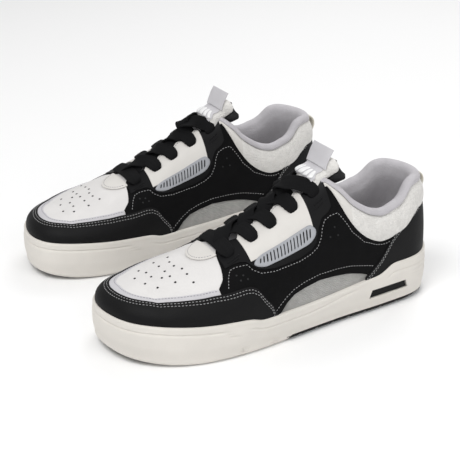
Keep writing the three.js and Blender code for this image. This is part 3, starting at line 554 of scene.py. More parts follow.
# points and normals along a line of (share round, share up), on one side or the other
def seamRow(points, off, side=1, steps=40, shift=0.0):
    places, normals = [], []
    for k in range(steps + 1):
        x = k / steps * (len(points) - 1)
        i = min(len(points) - 2, int(x))
        w = x - i
        s = points[i][0] + (points[i + 1][0] - points[i][0]) * w
        t = points[i][1] + (points[i + 1][1] - points[i][1]) * w
        u = s if side > 0 else 1 - s
        if shift:
            t += climb(u, clamp(t, 0.02, 0.98), shift)
        places.append(skin(u, t, off))
        normals.append(skinNormal(u, max(0.004, t)))
    return places, normals


# sole unit
cup = {"columns": 260, "wallRows": 44, "outsoleFront": 159, "outsoleTop": 4.1, "rim": 7.6, "groove": 6.2,
       "spine": (45, 262)}


def soleBottom(f):
    return cup["outsoleTop"] + (floorAt(f) - cup["outsoleTop"]) * smooth((f - cup["outsoleFront"]) / 2)


def wallInset(f, z, top):
    low = floorAt(f) + 3.4
    if z < low:
        return 1.4
    share = (z - low) / max(0.1, top - 2.4 - low)
    inset = 1.4 - 1.4 * smooth(share * 2.2) + 0.7 * smooth((share - 0.7) / 0.3)
    hook = top - cup["groove"] - 5.5 * smooth((222 - f) / 10)
    rear = top - cup["groove"] - 1 + 3 * smooth((150 - f) / 60)
    lines = [(hook, smooth((f - 209) / 4), 0.8),
             (rear, smooth((f - 86) / 14) * smooth((200 - f) / 5), 0.7)]
    for drop, reach in ((8, 62), (12.5, 34), (16.5, 26)):
        lines.append((top - drop - 0.02 * (40 - f), smooth((reach - f) / 8), 0.7))
    for height, there, depth in lines:
        inset += depth * there * math.exp(-((z - height) / 0.7) ** 2)
    for notch in (176, 205):
        inset += 1.6 * math.exp(-((f - notch) / 2.2) ** 2) * smooth((9 - z) / 3)
    return inset


# the columns of the two sides meet along the spine at different places
def closeSpine(piece):
    onlySelect(piece)
    bpy.ops.object.mode_set(mode="EDIT")
    bpy.ops.mesh.select_all(action="SELECT")
    bpy.ops.mesh.fill_holes(sides=0)
    bpy.ops.object.mode_set(mode="OBJECT")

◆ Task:
Give an exact repetition of all the material.

◆ Task solution:
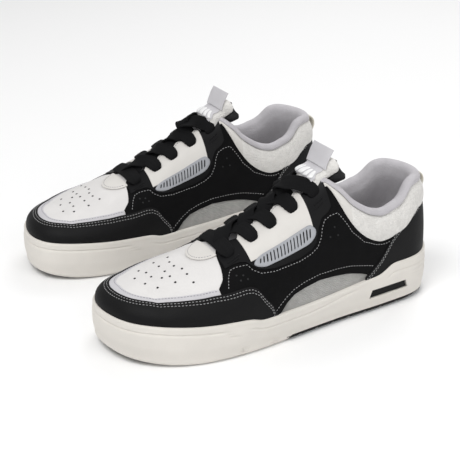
Keep writing the three.js and Blender code for this image. This is part 3, starting at line 554 of scene.py. More parts follow.
# points and normals along a line of (share round, share up), on one side or the other
def seamRow(points, off, side=1, steps=40, shift=0.0):
    places, normals = [], []
    for k in range(steps + 1):
        x = k / steps * (len(points) - 1)
        i = min(len(points) - 2, int(x))
        w = x - i
        s = points[i][0] + (points[i + 1][0] - points[i][0]) * w
        t = points[i][1] + (points[i + 1][1] - points[i][1]) * w
        u = s if side > 0 else 1 - s
        if shift:
            t += climb(u, clamp(t, 0.02, 0.98), shift)
        places.append(skin(u, t, off))
        normals.append(skinNormal(u, max(0.004, t)))
    return places, normals


# sole unit
cup = {"columns": 260, "wallRows": 44, "outsoleFront": 159, "outsoleTop": 4.1, "rim": 7.6, "groove": 6.2,
       "spine": (45, 262)}


def soleBottom(f):
    return cup["outsoleTop"] + (floorAt(f) - cup["outsoleTop"]) * smooth((f - cup["outsoleFront"]) / 2)


def wallInset(f, z, top):
    low = floorAt(f) + 3.4
    if z < low:
        return 1.4
    share = (z - low) / max(0.1, top - 2.4 - low)
    inset = 1.4 - 1.4 * smooth(share * 2.2) + 0.7 * smooth((share - 0.7) / 0.3)
    hook = top - cup["groove"] - 5.5 * smooth((222 - f) / 10)
    rear = top - cup["groove"] - 1 + 3 * smooth((150 - f) / 60)
    lines = [(hook, smooth((f - 209) / 4), 0.8),
             (rear, smooth((f - 86) / 14) * smooth((200 - f) / 5), 0.7)]
    for drop, reach in ((8, 62), (12.5, 34), (16.5, 26)):
        lines.append((top - drop - 0.02 * (40 - f), smooth((reach - f) / 8), 0.7))
    for height, there, depth in lines:
        inset += depth * there * math.exp(-((z - height) / 0.7) ** 2)
    for notch in (176, 205):
        inset += 1.6 * math.exp(-((f - notch) / 2.2) ** 2) * smooth((9 - z) / 3)
    return inset


# the columns of the two sides meet along the spine at different places
def closeSpine(piece):
    onlySelect(piece)
    bpy.ops.object.mode_set(mode="EDIT")
    bpy.ops.mesh.select_all(action="SELECT")
    bpy.ops.mesh.fill_holes(sides=0)
    bpy.ops.object.mode_set(mode="OBJECT")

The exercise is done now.